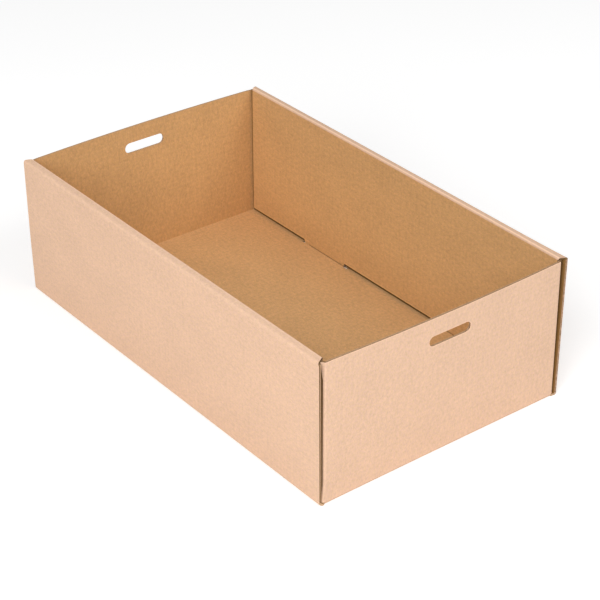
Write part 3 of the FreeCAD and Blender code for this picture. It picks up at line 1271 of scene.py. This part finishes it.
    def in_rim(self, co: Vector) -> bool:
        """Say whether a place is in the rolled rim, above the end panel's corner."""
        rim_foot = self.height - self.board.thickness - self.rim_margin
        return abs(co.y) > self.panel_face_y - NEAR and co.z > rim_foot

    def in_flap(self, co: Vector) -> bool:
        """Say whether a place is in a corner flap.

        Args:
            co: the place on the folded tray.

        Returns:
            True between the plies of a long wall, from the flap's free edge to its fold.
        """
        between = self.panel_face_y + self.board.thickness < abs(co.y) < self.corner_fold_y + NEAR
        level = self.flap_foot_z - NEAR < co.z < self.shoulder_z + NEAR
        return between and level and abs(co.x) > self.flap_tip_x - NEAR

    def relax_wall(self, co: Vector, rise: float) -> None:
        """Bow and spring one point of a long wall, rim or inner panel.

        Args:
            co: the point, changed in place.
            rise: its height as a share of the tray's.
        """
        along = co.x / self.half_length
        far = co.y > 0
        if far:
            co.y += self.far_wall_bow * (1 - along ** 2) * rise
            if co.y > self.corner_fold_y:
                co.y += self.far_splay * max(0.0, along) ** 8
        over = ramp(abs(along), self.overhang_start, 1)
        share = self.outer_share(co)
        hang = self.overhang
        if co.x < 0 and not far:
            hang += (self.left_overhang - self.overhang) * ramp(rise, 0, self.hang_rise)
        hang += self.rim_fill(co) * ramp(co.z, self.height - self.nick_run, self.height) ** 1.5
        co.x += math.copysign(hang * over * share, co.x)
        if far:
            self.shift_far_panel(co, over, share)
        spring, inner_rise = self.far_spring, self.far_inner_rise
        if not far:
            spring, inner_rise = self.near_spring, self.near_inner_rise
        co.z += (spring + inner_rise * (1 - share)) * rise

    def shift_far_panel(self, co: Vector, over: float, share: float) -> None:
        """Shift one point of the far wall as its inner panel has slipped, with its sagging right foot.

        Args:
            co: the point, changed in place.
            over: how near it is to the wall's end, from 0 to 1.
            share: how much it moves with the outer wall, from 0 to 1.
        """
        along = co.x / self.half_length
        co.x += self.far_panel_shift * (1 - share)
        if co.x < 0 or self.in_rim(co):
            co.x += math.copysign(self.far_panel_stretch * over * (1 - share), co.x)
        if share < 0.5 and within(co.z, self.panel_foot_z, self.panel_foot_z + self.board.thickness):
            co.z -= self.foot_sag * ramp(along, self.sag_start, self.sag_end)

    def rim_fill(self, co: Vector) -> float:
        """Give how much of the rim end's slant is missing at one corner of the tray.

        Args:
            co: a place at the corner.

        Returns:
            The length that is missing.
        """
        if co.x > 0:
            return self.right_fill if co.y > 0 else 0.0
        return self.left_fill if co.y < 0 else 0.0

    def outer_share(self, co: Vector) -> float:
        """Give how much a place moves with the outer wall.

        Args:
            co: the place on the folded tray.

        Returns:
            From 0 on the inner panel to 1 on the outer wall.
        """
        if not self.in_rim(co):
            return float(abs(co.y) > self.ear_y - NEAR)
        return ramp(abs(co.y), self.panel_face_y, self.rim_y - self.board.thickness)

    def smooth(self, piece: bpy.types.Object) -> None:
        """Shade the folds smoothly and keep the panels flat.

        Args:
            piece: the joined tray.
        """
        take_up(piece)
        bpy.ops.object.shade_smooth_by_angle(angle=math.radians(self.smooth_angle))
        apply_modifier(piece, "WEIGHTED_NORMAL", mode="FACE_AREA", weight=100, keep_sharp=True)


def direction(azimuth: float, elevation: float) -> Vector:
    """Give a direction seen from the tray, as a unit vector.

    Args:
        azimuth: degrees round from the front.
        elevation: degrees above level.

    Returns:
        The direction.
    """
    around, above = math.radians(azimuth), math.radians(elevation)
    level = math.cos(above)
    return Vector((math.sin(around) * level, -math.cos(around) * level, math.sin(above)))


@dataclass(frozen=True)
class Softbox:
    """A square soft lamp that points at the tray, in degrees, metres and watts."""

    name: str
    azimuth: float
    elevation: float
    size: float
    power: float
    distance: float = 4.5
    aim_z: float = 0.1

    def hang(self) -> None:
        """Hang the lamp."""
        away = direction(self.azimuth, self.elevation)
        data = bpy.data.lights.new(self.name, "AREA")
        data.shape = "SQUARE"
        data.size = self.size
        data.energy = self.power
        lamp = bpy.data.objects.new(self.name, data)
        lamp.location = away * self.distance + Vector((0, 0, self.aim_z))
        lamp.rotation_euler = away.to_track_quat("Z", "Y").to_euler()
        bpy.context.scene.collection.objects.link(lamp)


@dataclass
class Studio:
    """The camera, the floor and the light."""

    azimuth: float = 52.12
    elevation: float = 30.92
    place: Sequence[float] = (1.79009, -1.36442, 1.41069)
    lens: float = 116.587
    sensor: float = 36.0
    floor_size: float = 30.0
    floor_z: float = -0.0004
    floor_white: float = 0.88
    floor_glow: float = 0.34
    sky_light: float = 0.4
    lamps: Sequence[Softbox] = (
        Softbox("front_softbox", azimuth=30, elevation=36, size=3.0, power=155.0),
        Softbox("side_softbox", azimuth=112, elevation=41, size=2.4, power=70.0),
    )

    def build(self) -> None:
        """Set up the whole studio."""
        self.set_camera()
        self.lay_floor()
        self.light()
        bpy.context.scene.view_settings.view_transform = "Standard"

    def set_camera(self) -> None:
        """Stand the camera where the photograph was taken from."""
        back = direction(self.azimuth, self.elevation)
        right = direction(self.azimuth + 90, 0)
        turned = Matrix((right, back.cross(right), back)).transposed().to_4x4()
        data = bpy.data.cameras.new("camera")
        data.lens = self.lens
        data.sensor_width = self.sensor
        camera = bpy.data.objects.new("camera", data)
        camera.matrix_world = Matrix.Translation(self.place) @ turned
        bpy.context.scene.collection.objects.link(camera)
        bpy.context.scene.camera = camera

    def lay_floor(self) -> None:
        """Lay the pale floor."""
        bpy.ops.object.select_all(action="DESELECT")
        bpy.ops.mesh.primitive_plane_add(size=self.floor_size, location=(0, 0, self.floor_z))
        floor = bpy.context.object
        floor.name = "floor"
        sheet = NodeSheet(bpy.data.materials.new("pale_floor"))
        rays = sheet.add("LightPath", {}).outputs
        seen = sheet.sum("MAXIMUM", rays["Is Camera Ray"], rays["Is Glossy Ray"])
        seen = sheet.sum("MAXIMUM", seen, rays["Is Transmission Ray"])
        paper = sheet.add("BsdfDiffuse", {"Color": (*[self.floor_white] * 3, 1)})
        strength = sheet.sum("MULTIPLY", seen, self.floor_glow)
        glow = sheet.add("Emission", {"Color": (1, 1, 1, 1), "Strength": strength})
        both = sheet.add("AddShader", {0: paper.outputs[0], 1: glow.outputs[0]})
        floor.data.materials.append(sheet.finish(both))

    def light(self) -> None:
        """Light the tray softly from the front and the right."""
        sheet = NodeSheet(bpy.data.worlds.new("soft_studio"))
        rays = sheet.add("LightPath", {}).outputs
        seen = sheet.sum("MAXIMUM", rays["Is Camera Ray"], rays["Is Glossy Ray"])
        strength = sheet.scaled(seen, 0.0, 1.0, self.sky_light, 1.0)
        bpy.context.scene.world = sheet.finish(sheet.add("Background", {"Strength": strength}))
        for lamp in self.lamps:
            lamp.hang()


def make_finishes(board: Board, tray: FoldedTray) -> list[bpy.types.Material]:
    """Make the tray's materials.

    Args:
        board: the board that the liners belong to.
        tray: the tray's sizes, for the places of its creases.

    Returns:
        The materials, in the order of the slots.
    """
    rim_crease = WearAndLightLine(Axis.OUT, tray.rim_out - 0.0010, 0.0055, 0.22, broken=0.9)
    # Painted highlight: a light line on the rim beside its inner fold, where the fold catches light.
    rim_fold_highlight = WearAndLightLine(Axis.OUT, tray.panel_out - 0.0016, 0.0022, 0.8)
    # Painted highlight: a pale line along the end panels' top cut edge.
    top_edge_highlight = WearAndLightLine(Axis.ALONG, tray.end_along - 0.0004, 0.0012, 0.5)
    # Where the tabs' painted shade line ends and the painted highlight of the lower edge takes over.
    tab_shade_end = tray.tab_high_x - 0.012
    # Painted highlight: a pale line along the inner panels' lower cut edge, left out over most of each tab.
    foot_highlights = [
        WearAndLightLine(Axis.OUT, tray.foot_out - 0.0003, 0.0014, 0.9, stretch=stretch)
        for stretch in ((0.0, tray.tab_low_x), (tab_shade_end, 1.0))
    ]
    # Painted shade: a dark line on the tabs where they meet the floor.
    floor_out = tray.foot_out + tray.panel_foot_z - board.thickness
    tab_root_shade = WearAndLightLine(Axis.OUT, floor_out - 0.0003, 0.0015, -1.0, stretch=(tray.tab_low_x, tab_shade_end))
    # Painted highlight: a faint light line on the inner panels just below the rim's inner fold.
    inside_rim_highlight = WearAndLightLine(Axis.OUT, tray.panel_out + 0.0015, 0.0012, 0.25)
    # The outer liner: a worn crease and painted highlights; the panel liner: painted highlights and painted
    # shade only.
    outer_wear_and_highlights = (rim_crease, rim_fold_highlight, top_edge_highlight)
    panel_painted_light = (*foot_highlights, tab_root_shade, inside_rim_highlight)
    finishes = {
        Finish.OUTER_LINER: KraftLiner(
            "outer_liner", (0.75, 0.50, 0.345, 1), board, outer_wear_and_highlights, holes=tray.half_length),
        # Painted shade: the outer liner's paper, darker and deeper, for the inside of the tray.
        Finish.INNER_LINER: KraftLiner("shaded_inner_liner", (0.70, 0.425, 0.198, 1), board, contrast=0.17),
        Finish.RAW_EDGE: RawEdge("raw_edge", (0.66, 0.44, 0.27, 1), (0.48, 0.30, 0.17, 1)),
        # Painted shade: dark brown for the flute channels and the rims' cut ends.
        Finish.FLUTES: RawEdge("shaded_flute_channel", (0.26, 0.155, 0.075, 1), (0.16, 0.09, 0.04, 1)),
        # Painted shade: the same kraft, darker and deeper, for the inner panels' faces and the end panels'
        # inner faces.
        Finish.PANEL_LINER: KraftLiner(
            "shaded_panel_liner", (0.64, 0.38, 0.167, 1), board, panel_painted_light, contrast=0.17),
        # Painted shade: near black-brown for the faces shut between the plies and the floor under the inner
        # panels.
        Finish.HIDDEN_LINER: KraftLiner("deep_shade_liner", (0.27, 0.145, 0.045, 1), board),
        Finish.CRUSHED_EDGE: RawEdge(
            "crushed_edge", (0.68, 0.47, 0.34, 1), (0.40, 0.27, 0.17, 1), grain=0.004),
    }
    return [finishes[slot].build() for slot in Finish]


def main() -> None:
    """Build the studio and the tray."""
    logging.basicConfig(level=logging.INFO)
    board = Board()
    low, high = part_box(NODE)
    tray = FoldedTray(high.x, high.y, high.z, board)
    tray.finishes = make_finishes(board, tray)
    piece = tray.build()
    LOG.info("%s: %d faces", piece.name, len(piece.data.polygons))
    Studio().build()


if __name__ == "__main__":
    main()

-- EXERCISE BRIEF --
Print the listing above from its first line through the line with "return abs(co.y) >", and stop there.

-- ANSWER TO THIS TASK --
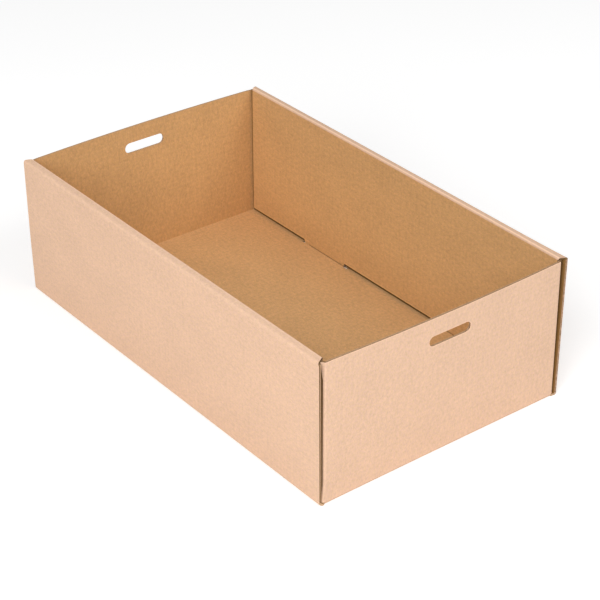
Write part 3 of the FreeCAD and Blender code for this picture. It picks up at line 1271 of scene.py. This part finishes it.
    def in_rim(self, co: Vector) -> bool:
        """Say whether a place is in the rolled rim, above the end panel's corner."""
        rim_foot = self.height - self.board.thickness - self.rim_margin
        return abs(co.y) > self.panel_face_y - NEAR and co.z > rim_foot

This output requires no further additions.